Discussion. Through conversations with students, make issues related to women’s under-representation explicit — issues hidden for many students. This could include class discussions that reveal equity issues such as implicit bias, social pressures to conform to certain gender roles, values that appear missing from the physics discipline such as helping others, or applying stereotyped labels to professions. Students often mistakenly believe that equity has been achieved and are not conscious of these issues. Revealing a need can mobilize students.

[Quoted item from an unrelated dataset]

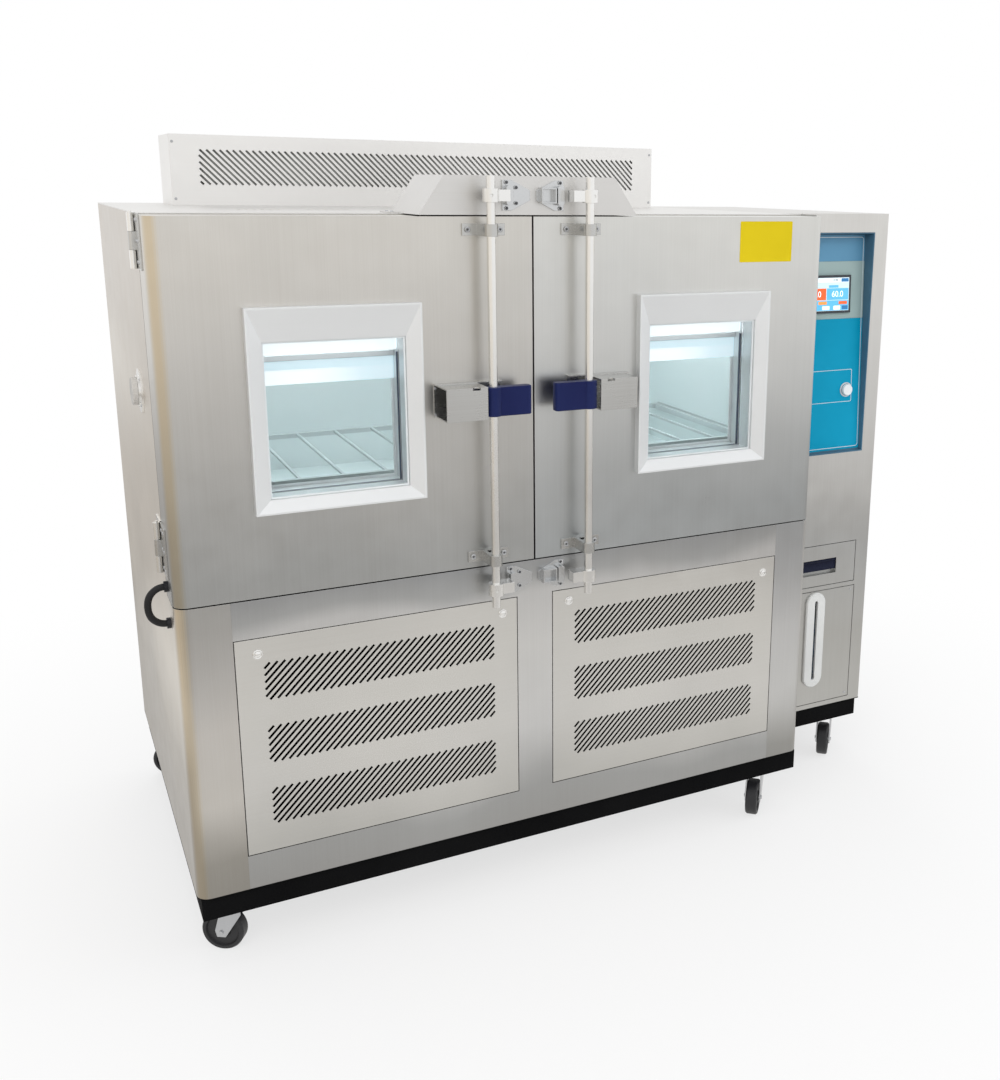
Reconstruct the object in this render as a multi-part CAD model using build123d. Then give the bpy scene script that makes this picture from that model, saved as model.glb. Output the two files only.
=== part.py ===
from build123d import *
import math
import os

os.makedirs("parts", exist_ok=True)

# Environmental test chamber with two doors and a control column on its right side.
# Millimetres. While modelling, x runs right from the left side of the cabinet, y runs back
# from the front of the doors and z runs up from the floor. The files are written with the
# origin at the middle of the footprint, on the floor.

# Cabinet
body_width = 1634
body_depth = 1100
body_height = 1500
sheet = 2.5
corner_radius = 30
stile_width = 112
mullion_width = 91
rail_top_height = 87
rail_bottom_height = 82
lip_width = 10
rear_louvre_length = 420
rear_louvre_height = 8
rear_louvre_pitch = 26
rear_louvre_count = 9
rear_louvre_rise = 120
plinth_height = 58
plinth_inset = 8
plinth_wall = 50

# Casters
caster_height = 132
wheel_diameter = 100
wheel_width = 32
axle_diameter = 10
shaft_clearance = 0.05
caster_trail = 38
caster_plate_length = 96
caster_plate_width = 70
caster_plate_thickness = 4
raceway_diameter = 46
raceway_height = 9
kingpin_diameter = 12
fork_leg_thickness = 4
fork_leg_width = 34
fork_side_gap = 2.5
fork_inset_x = 95
fork_inset_y = 72

# Insulated chamber
chamber_wall = 100
back_space = 104
liner_sheet = 1.5
baffle_to_back = 146
baffle_sheet = 2
fan_diameter = 240
fan_opening = 260
fan_hub_diameter = 60
fan_width = 40
fan_blades = 8
motor_diameter = 110
motor_length = 90
shaft_diameter = 16
return_slots = 5
return_slot_length = 380
return_slot_height = 10
return_slot_pitch = 22
return_slot_from_top = 30
return_slot_from_side = 300
fan_to_baffle = 24
coil_height = 380
coil_width = 420
coil_from_side = 60
coil_to_baffle = 30
heater_length = 340
heater_rods = 3
heater_rod = 12
heater_rod_pitch = 30
heater_from_top = 40
shelf_height = 118
shelf_rod = 6
shelf_rods = 13
shelf_front_gap = 54
shelf_back_gap = 60
shelf_side_gap = 6
shelf_bar = 12
rail_drop = 20
rail_width = 18
rail_sheet = 3

# Refrigeration
compressor_diameter = 200
compressor_height = 300
compressor_dome = 60
compressor_from_front = 430
condenser_thickness = 70
condenser_to_back = 160
condenser_from_top = 40

# Doors
door_thickness = 110
door_height = 807
door_gap = 3
door_split = 4
door_sheet = 2
gasket_thickness = 5.7
gasket_width = 22
gasket_inset = 14
rest_gap = 0.3
core_clearance = 0.3
door_swing_angle = 110

# Windows, measured from the gap between the doors and from the top of the doors
window_from_gap = 303
window_width = 305
window_from_top = 255
window_height = 336
frame_side = 34
frame_top = 73
frame_bottom = 29
frame_proud = 20
frame_lip = 4
pane_thickness = 6
pane_clearance = 0.5
pane_count = 3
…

So, how do we implement these techniques where they are needed and change the landscape of physics? There are about 27,000 high school teachers of physics in the U.S. Getting each of them to encourage only one more female student each year would profoundly impact physics and engineering. The challenge is how to get that message out, and get it implemented.
This is where the NSF comes back into the picture. Current funding by the Foundation does not emphasize high school to address gender imbalances. Their signature program in gender diversity is ADVANCE, and while these efforts are important, this is not where funding can significantly impact representation for physics and engineering. We recommend an effort within the agency of at least this scope and magnitude aimed at (a) funding research to engage high school physics teachers in this issue, and (b) pilot implementation and assessment of interventions in high school physics classrooms. Moreover, these efforts must reach all schools, including rural and inner-city schools, where our most economically disadvantaged students struggle.
What can we do as physics professionals? We must continue discussions and conversations of underrepresentation. Help colleagues (and yourself) become familiar with issues like stereotype threat, implicit bias, and imposter syndrome . Where appropriate, practice the strategies mentioned above with women you interact with to encourage them to consider seeing themselves as physics professionals. If you are a faculty member, find out what your department and institution is doing to recruit, educate, and support high school physics teachers — these individuals interact with hundreds of potential physics majors. We recommend checking out the PhysTEC website for information on promoting physics teacher education.
And don’t stop doing what you are doing now to promote an inclusive environment for everyone to study and practice physics. These include transparent rules, gender representation in the organization’s leadership, attention to family-friendly policies, and paying attention to individual’s needs at all levels, be they student or scientist. These practices are critical for retaining the small numbers of women we have in our community and propagating a cultural message of inclusivity to the public. Physics may be about conservation laws and equations of motion, but it goes nowhere without physicists. To excel as a discipline, we must excel as a community. Solving this long-standing representation gap is critical to doing better physics.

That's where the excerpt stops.